Optional backend specific options for the DSP backend. Only used when selecting DSP_BACKEND, else will be ignored.

Warning

setDspOptions() is deprecated, and will be removed in the future release. Instead, please use below individual setters for each options.

void setDspPerformanceMode(DspPerformanceMode mode)

Set DSP Performance mode.

void setDspPdSession(DspPdSession pdSession)

Set DSP PdSession.

void setDspPerfCtrlStrategy(DspPerfCtrlStrategy perfCtrl)

Set DSP Performance control strategy.

void setLogLevel(LogLevel input)

Logging level of the delegate and the backend. Default is off.

void setProfiling(ProfilingOptions input)

Option to enable profiling with the delegate. Default is off.

public void setOpPackageOptions(OpPackageInfo[] info)

Optional structure to specify custom op packages for the backend.

void setCacheDir(String input)

Specifies the directory of a compiled model. Signals intent to either:

  • Save the model if the file doesn’t exist, or

  • Restore model from the file.

Model Cache specific options. Only used when setting setModelToken, else will be ignored.

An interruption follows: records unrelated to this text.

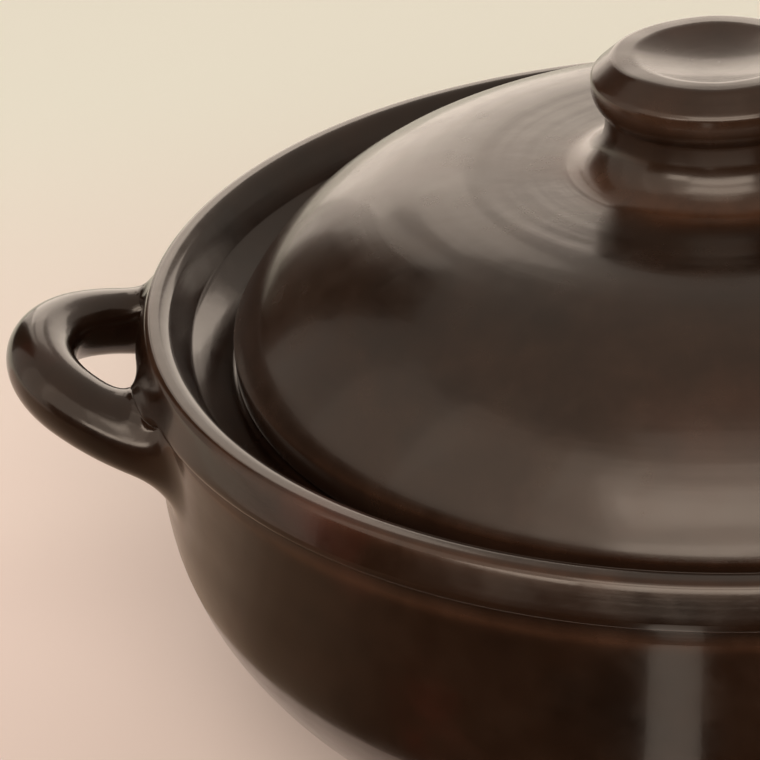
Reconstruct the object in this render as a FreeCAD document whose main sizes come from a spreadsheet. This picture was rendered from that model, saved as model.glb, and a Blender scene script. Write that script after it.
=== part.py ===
import FreeCAD, Part
import math
import os

import Sketcher

Vector = FreeCAD.Vector
Rotation = FreeCAD.Rotation
Rule = Sketcher.Constraint

START = 1
END = 2
CENTRE = 3
H_AXIS = -1
V_AXIS = -2

# Driving dimensions in millimetres and degrees, name, value and meaning.
SIZES = [
    ("rim_radius", 130.0, "outer radius of the rolled lip"),
    ("rim_height", 93.3, "height of the lip's centre above the table"),
    ("lip_round", 4.8, "radius of the lip's round section"),
    ("rim_overhang", 3.0, "how far the lip stands out past the bowl's side"),
    ("bowl_wall", 7.5, "thickness of the bowl's side"),
    ("bowl_floor", 7.5, "thickness of the bowl's floor"),
    ("foot_height", 4.0, "height of the foot ring below the base"),
    ("foot_reach", 5.0, "foot ring's outer edge past the centre of the turned corner"),
    ("foot_width", 10.0, "width of the foot ring's resting face"),
    ("foot_round", 1.5, "rounding of the foot ring"),
    ("cove_gap", 0.4, "bottom of the cove below the lip's round"),
    ("cove_depth", 1.0, "bottom of the cove inside the bowl's side"),
    ("cove_round", 1.2, "rounding at the bottom of the cove"),
    ("ridge_fall", 3.4, "shoulder ridge below the bottom of the cove"),
    ("ridge_round", 2.2, "rounding of the shoulder ridge"),
    ("gallery_inset", 11.2, "outer edge of the gallery inside the lip's outer radius"),
    ("gallery_drop", 6.6, "gallery below the lip's centre"),
    ("gallery_width", 9.6, "width of the gallery's sloping strip"),
    ("gallery_round", 4.0, "rounding of the gallery's outer corner"),
    ("seat_step", 4.0, "lid seat below the gallery"),
    ("shelf_thickness", 6.4, "thickness of the shelf at its inner edge"),
    ("shelf_level", 5.9, "width of the level underside of the shelf"),
    ("shelf_round", 2.8, "rounding of the shelf's inner edge"),
    ("shelf_blend", 16.0, "radius of the hollow under the shelf"),
    ("side_length", 0.3, "straight side between that hollow and the turned corner"),
    ("grip_root_depth", 11.3, "root of the handle inside the bowl's side"),
    ("grip_drop", 17.6, "root of the handle below the lip's centre"),
    ("grip_tilt", 20.6, "upward tilt of the handle in degrees"),
    ("grip_reach", 37.5, "length of the handle's loop along its tilt"),
    ("grip_half_width", 29.7, "half the spacing of the handle's arms"),
    ("grip_ease", 4.7, "how much the end bend is tighter than half that spacing"),
    ("grip_round", 7.8, "radius of the handle's round section"),
    ("grip_spread", 3.8, "how much the section's radius grows to the root"),
    ("lid_clearance", 1.4, "gap between the lid's edge and its recess"),
    ("lid_edge", 6.9, "height of the lid's upright edge"),
    ("lid_edge_round", 1.8, "rounding of the lid's edge"),
    ("lid_rise", 33.7, "height of the crown above the lid's edge"),
    ("shoulder_share", 0.59, "radius of the lid's shoulder as a share of the lid's radius"),
    ("lid_wall", 6.4, "thickness of the lid"),
    ("lid_ring", 6.6, "width of the lid's resting face"),
    ("neck_radius", 23.7, "radius of the knob's neck"),
    ("neck_flare", 9.5, "radius of the flare from the crown to the neck"),
    ("knob_overhang", 3.0, "how far the knob stands out past its neck"),
    ("knob_round", 7.0, "radius of the knob's rolled ring"),
    ("knob_rise", 18.4, "height of the rolled ring's centre above the crown"),
    ("knob_under", 1.6, "rounding under the knob"),
    ("dish_radius", 60.0, "radius of the dished top of the knob"),
]

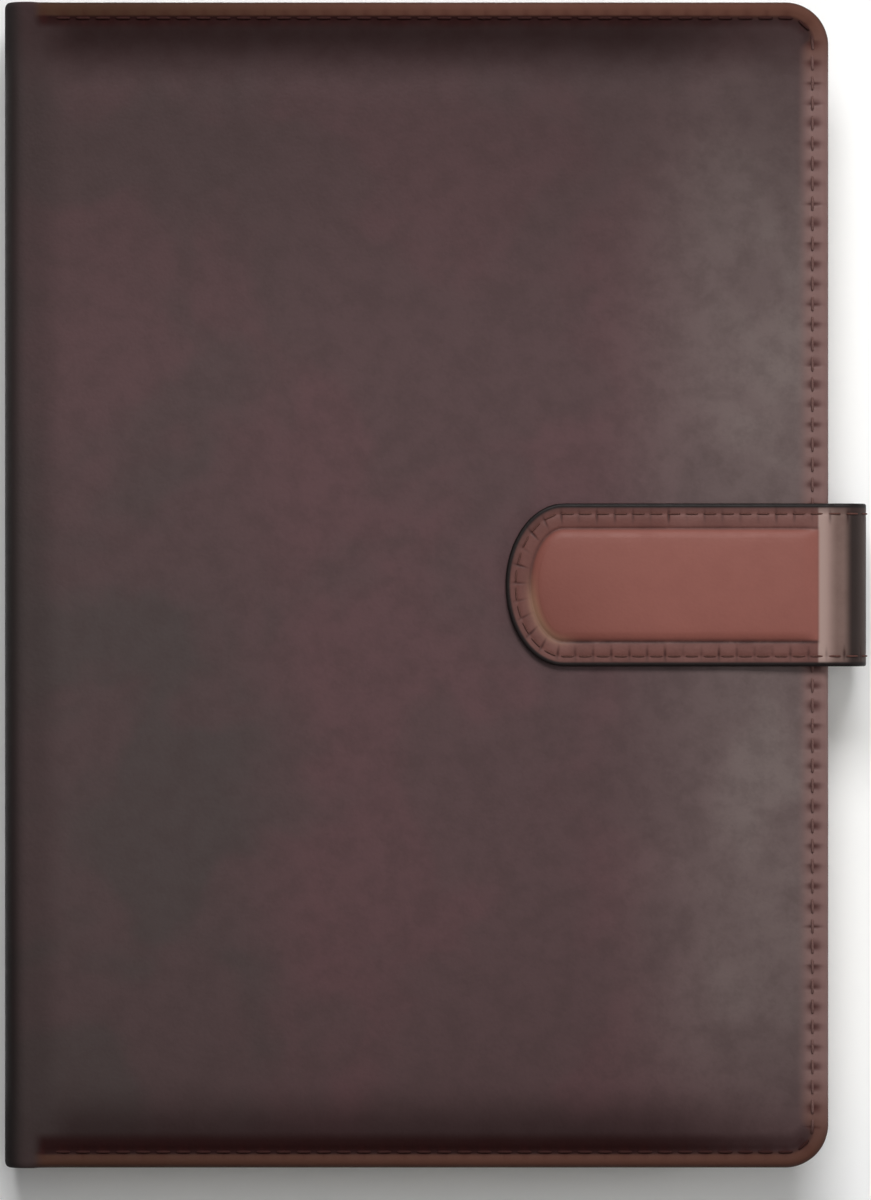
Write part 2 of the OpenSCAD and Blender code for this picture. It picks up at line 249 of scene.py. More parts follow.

void setModelToken(String input)

The unique nul-terminated token string that acts as a ‘namespace’ for all serialization entries. Should be unique to a particular model (graph & constants).

Model Cache specific options. Only used when setting setCacheDir, else will be ignored.

public void setSkipNodeIds(int[] ids)

Set nodes not to be delegated by their node ids. Node ids can be obtained from the nodes’ location information in .tflite files.

public void setSkipOps(int[] ops)

Set ops not to be delegated by their built-in id(s). Please refer to tensorflow/lite/builtin_ops.h for the op built-in ids. Note that we skip ALL same type of ops specified. For example, if you skip SquaredDifference in your model, all of the SquaredDifference ops in the model will not be delegated.

public byte[] getProfilingResult()

Get the profiling result, after profiling level is set. Note that the ownership of the returned byte array is transferred to user. Empty result will be returned from the second time on if this function is called consecutively.